We were sipping our martinis and heard some really loud noises, not understanding what was happening. But then we realized the man named Steve was choking. It was quite frightening and a couple of men got up to help him, with other people offering suggestions on what to do.  Finally, one man lifted him up out of his chair and executed the Heimlich and released the lodged meat and we all applauded.

Steve and the man who saved his life hugged and became best friends for life with Steve buying the man rounds of drinks. It was an incredible moment!! And my heart soared at such generosity among us sometimes crazy, whacked out humans in this scary screwed up world we all live in. So often we’re the problem but sometimes we’re also the solution. It’s a beautiful thing!

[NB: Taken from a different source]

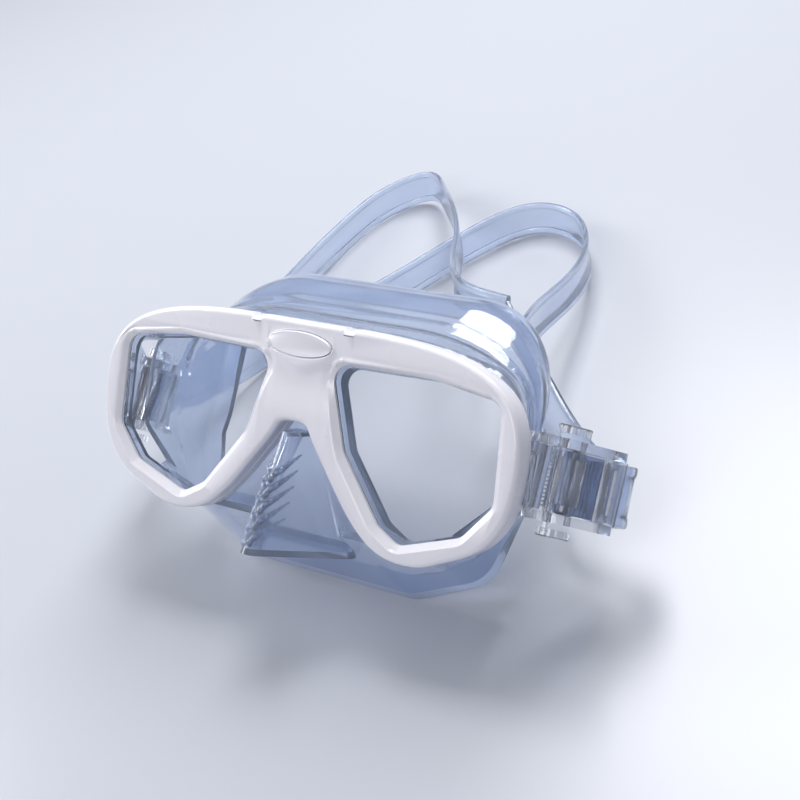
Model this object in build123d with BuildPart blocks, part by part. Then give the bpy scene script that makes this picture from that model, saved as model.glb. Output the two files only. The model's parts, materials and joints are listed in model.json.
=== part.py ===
from build123d import *
import os

# Two-lens diving mask with a nose pocket and a split head strap, in millimetres.
#
# The mask itself is drawn upright: X across the face, Y from the front of the frame
# towards the face, Z up, with Z = 0 at the lowest points of the two rims. It is then
# stood in its resting pose: leaning back on the lower edge of the skirt, with the
# strap loops lying on edge on the floor behind it.

# Resting pose
LEAN = 38.0            # how far the mask leans back, degrees
LIFT = 31.13           # height of the mask's own origin over the floor
ROW_X = -5.47          # centre of the whole outline across
ROW_Y = 97.94          # centre of the whole outline front to back

# Front and rear frame
BEZEL_DEPTH = 4.4      # front frame, front face to seam
FRAME_DEPTH = 7.6      # rear face of the rear frame
SEAM_SCALE = 0.993     # the rear frame's outline against the front frame's, for the seam line
LIP_DEPTH = 2.6        # thickness of the lip in front of each lens
BEZEL_EDGE = 1.6       # rounding of the outer front edge
WINDOW_SLOPE = 1.7     # sloping rim round each window
BADGE_PROUD = 0.5      # how far the badge stands in front of the frame
BADGE_LENGTH = 24.0    # oval badge on the bridge
BADGE_HEIGHT = 7.5
BADGE_DEPTH = 1.2
BADGE_Z = 57.5
FIT_GAP = 0.1          # gap between pieces that are clamped together

# Lenses and the gasket of the skirt round them
LENS_THICK = 3.2       # tempered glass
LENS_SEAT = 1.2        # how far a lens reaches under the lip
GASKET = 0.9           # rubber between the lens edge and the frame
CORNER = 5.2           # corner radius of a window

# Skirt
WALL = 2.0             # wall of the skirt
RIM_LAP = 9.0          # width of the seal turned in at the rear rim
RIM_TILT = -11.4       # the rear rim plane leans, nearer the frame at the lip
RIM_Y = 36.0           # the rear rim plane at Z = RIM_Z
RIM_Z = 20.0

# Nose pocket, as a ridge and two flanks between two level sections
NOSE_TOP_Z = 31.0
NOSE_LOW_Z = -5.0
NOSE_WALL = 1.6

# Strap
BAND_WIDTH = 12.5      # one band of the split strap
BAND_THICK = 2.0
STRAP_WIDTH = 17.5     # the single strap in the buckle
STRAP_THICK = 1.6
SPLIT_GAP = 1.5        # between the two bands at the split
STRAP_GAP = 0.6        # between the head strap and the end that swings with the buckle

# Buckle, in its own axes: x along it from the hinge, y towards the head, z along the hinge
HINGE_AT = (76.5, 15.2, 31.0)
BUCKLE_LEAN = 12.0     # the hinge leans back, degrees
BUCKLE_YAW = 64.0      # direction of the buckle, degrees from straight out to the side
RAIL_IN = 9.3          # inner face of each side rail
RAIL_OUT = 12.0        # outer face of each side rail
BUCKLE_END = 26.0      # end of the rails behind the hinge
PIN_R = 1.25           # hinge pin
AXLE_R = 1.05          # roller axle
PAWL_PIN_R = 0.8
STEM_R = 1.0           # stem of a release button
RUNNING = 0.05         # radial clearance of what turns or slides
ROLLER_X = 12.5
ROLLER_R = 2.6
ROLLER_HALF = 9.1      # half length of the roller
BARREL_R = 3.2         # anchor barrel round the hinge pin
BARREL_HALF = 9.0      # half length of the barrel
ANCHOR_HEIGHT = 13.0   # arm of the anchor on the back of the frame
ANCHOR_ARM = 4.4
ANCHOR_PAD = 1.2       # pad of the anchor against the rear frame: thickness, size and corners
PAD_WIDTH = 6.0
PAD_HEIGHT = 16.0
PLATE_CORNER = 1.5
HEAD_R = 4.2           # rounded heads of the rails over the hinge
RAIL_WIDTH = 13.2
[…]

Steve (right) and his life-saving hero (left) sharing a celebratory drink

As our crowd cleared out of the Steakhouse, the new group coming in were all Black. What’s up with that? Is it a culture thing – do they prefer to eat later? Were they cruise newbies and hadn’t discovered it until there were only later reservation times available? I don’t know but it seemed odd to me.

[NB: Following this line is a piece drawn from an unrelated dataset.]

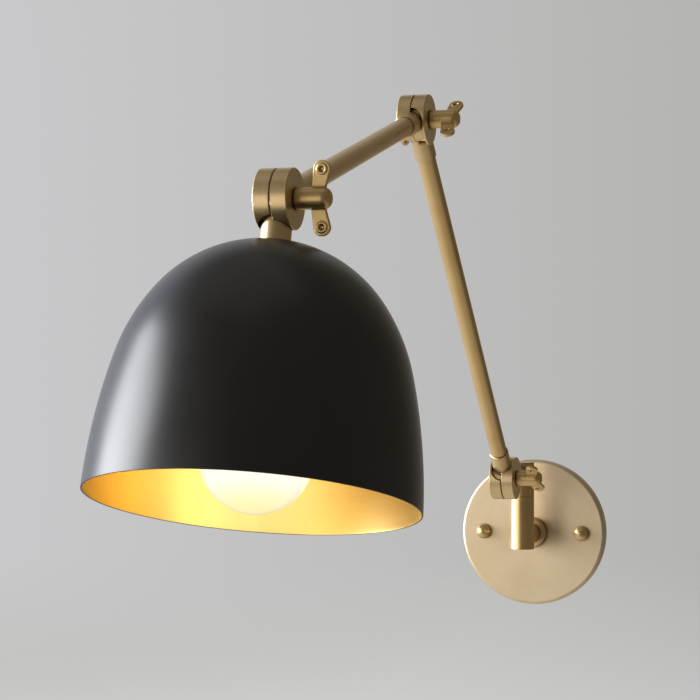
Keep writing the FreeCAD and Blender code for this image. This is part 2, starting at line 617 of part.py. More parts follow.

One thought on “Birthday Cruise to the Bahamas: The Oddest Things about an East Coast Short Summer Cruise

  1. Reflecting back on this over my morning coffee, I do have to say that by the last day, people had started to relax more with each other. The newbies were getting the hang of it and the different groups were starting to reach out to one another. Had this been a 7-night cruise, these barriers would have probably been broken down. People often think a 3-night cruise is a good test to see if cruising is for them, but the problem is, the ebb and flow of a 7-night cruise is different than a 3-night cruise. The only way to really know what a “normal” cruise is like is to book a 7-night cruise.